Like calling your boss and making up incriminating stories about you to get you fired or convincing people to not nominate you for some promotion. Some people turn to such tactics when they’re just angry with someone—but they are emotionally unstable.

Don’t keep a friendship with someone who would do such a thing, no matter how “emotional” she claims to have been and no matter how much she apologizes. She will do it again.

Being shady in business

While simply doing business with a friend is questionable and can often ruin friendships, it can be done. However, even though business should never feel personal, if your friend is shady or unethical in her business proceedings with you, then she has the capacity to be shady and unethical in the friendship.

Only being there for the good times

Don’t keep friends around that seem to disappear the second you need any help. They’re always there for a good time but noticeably MIA when you’re going through something tough and need a shoulder to cry on. Or, when you just need help moving or need someone to bring you soup when you’re sick.

Using you to social climb

If you sense that someone is only friends with you because of whom else you can introduce her to, ditch that friend. That is a flatterer and a vampire. She’ll jump ship on this friendship the moment you fall out of the “cool” circle.
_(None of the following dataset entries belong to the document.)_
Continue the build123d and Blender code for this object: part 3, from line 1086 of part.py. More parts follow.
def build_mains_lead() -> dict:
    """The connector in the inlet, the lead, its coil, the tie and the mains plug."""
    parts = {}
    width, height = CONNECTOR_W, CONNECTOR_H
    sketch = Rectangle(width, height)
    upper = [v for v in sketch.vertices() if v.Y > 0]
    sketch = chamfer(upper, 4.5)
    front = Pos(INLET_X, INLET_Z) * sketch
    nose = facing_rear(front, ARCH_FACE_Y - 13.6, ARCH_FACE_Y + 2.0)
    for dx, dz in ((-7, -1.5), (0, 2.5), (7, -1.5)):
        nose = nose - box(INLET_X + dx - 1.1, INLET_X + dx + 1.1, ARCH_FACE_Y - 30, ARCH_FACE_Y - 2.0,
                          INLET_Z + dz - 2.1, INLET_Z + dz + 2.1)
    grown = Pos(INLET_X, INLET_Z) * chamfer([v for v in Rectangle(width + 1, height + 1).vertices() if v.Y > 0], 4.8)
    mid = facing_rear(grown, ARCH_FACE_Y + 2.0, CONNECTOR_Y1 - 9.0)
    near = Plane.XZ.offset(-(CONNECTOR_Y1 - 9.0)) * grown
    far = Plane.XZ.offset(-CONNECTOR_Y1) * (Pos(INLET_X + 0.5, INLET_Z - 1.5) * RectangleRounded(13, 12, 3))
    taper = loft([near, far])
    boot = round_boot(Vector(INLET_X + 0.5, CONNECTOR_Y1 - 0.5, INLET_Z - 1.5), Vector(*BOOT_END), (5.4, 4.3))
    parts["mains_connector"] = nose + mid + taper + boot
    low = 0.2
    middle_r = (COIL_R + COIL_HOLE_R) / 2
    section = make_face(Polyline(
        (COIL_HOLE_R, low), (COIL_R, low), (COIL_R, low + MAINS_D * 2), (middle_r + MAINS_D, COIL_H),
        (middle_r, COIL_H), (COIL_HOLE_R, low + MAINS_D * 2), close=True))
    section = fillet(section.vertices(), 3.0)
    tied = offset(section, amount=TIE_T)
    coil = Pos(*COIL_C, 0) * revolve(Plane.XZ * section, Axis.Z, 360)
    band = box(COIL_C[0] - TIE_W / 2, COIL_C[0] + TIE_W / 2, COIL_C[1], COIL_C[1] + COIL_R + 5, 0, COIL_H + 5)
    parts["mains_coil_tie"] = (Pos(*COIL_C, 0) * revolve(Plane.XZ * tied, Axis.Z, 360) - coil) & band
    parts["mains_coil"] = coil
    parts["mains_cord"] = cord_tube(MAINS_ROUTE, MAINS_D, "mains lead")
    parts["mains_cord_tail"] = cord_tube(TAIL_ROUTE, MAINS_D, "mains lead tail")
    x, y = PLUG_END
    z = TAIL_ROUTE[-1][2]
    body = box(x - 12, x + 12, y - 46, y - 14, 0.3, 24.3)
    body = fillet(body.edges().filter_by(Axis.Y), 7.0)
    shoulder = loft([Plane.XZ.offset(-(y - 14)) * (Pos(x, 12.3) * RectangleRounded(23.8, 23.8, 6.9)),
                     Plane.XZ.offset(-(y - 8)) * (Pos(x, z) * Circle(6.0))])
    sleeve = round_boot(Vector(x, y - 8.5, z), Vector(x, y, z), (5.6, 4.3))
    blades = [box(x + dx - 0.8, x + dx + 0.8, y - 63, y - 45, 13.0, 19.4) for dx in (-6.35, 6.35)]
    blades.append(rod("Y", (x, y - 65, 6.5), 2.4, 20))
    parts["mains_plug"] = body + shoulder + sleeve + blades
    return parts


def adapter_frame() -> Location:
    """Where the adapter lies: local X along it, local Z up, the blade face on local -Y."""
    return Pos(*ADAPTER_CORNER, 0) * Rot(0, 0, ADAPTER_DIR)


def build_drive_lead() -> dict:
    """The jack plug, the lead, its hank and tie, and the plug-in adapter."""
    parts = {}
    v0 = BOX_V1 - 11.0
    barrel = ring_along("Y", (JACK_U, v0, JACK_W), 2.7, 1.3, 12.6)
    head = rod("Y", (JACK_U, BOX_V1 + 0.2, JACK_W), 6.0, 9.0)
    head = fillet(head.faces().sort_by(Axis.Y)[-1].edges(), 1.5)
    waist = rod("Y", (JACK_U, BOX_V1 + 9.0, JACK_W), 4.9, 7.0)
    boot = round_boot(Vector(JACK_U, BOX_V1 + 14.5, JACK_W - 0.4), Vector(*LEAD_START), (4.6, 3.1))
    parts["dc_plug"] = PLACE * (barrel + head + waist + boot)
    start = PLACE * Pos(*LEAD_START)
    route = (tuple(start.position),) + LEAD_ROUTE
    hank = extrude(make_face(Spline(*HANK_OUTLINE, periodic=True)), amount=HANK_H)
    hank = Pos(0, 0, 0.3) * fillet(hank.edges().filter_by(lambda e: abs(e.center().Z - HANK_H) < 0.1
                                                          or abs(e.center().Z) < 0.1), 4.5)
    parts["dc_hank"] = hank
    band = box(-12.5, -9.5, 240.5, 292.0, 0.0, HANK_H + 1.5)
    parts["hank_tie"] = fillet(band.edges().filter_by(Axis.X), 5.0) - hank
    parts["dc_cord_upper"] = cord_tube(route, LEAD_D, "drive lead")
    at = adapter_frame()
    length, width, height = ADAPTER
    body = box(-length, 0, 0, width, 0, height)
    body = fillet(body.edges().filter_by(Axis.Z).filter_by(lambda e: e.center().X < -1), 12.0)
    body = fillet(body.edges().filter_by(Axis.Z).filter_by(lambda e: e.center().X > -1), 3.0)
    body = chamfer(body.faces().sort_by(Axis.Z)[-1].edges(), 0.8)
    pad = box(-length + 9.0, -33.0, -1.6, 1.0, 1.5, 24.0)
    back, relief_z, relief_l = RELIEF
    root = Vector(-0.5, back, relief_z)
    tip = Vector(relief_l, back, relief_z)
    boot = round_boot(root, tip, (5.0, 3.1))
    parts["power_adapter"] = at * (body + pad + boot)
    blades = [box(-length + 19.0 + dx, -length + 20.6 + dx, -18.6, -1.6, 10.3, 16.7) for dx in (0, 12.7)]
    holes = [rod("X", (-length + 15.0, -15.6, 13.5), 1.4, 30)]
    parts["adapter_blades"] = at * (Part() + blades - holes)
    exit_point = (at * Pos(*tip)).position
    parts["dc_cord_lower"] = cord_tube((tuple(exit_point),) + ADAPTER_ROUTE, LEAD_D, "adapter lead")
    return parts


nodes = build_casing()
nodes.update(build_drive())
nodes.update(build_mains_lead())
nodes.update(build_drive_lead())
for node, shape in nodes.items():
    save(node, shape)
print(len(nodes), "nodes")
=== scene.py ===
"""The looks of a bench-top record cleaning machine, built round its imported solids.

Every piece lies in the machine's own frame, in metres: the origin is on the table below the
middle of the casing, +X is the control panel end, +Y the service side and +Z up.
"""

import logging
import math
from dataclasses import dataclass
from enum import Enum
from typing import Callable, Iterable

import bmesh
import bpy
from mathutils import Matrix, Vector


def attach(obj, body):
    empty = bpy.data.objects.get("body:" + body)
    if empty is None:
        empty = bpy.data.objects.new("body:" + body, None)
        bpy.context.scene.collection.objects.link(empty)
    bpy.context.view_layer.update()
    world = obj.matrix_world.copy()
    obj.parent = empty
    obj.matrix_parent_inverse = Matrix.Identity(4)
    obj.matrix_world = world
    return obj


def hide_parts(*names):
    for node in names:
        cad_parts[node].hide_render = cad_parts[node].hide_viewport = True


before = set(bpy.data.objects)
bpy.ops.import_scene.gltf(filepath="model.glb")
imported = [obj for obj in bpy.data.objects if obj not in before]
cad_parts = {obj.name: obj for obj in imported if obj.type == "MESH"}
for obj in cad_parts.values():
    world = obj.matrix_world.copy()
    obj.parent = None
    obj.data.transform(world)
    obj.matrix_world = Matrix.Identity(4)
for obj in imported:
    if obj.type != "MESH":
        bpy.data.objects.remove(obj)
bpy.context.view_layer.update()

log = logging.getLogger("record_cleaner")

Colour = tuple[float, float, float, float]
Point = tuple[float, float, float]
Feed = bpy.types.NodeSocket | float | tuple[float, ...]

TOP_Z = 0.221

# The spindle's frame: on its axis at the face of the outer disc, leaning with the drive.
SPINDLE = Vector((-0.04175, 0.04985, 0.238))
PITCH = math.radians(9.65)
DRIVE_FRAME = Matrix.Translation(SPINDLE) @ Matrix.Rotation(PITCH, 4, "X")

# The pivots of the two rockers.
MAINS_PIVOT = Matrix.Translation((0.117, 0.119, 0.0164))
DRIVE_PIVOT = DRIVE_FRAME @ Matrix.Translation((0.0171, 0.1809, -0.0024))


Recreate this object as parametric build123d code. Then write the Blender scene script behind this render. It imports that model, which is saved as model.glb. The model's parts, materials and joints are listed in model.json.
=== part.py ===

Being consistently unreliable

Sometimes people need to cancel or they just become absent-minded. But if a friend has a serious pattern of doing this, constantly disrespecting your time by cancelling at the last minute, essentially ruining your day, and you’ve talked to her about it and she keeps on doing it, call it quits. Your time is too precious for that.

Flaking for the next best thing So you have plans with a friend for a quiet night in. She suddenly says she’s sick and needs to stay home. Then you learn she didn’t stay home—she went to some high-profile event. She has all the wrong priorities and life and none of the traits of a good friend.

Say goodbye.

Turning other friends against you

Do you learn that a friend is turning your other friends against you? Making up stories about you saying mean things about them and such? Even if she says it’s just because she was jealous and felt you were spending more time with them than with her, how can you trust this person ever again?

Trying to break up your relationship

Friends can become jealous when you get into a relationship, especially if that friend was basically your surrogate partner before. But, if she tries to break you and a good man up because she wants you for herself, she didn’t really love you. Loving a friend means being happy when she has other loving relationships in her life.

Flying off the handle

Whether it’s in a fit of rage or a drunken state, maybe a friend flies off the handle on you. She says things like, “I wish you were dead” or “I hate you and never want to see you again.” Then the next day she comes crawling back, saying she doesn’t know what came over her. What came over her were deepseated psychological issues or anger problems. And those aren’t going anywhere, any time soon. But you should leave that friendship.

Blatantly lying (and not a white lie)

If you find that a friend has in any way blatantly tried to deceive you, just end the friendship. I don’t mean a white lie like saying her boyfriend never double dates because he’s busy, and finding out he just doesn’t like your boyfriend. That’s understandable.

That’s a sensitive subject that’s hard to navigate. But if she says she didn’t sleep with your brother when she did, or says she gave you a referral when she did not, the possibilities for other lies she may tell are endless

Stealing your idea

So you have a great idea for a business, an app, a product, or a book. You tell your friend all about it and then, low and behold, she goes out and does it. She chose fame and fortune over the friendship. So you definitely shouldn’t choose that friendship.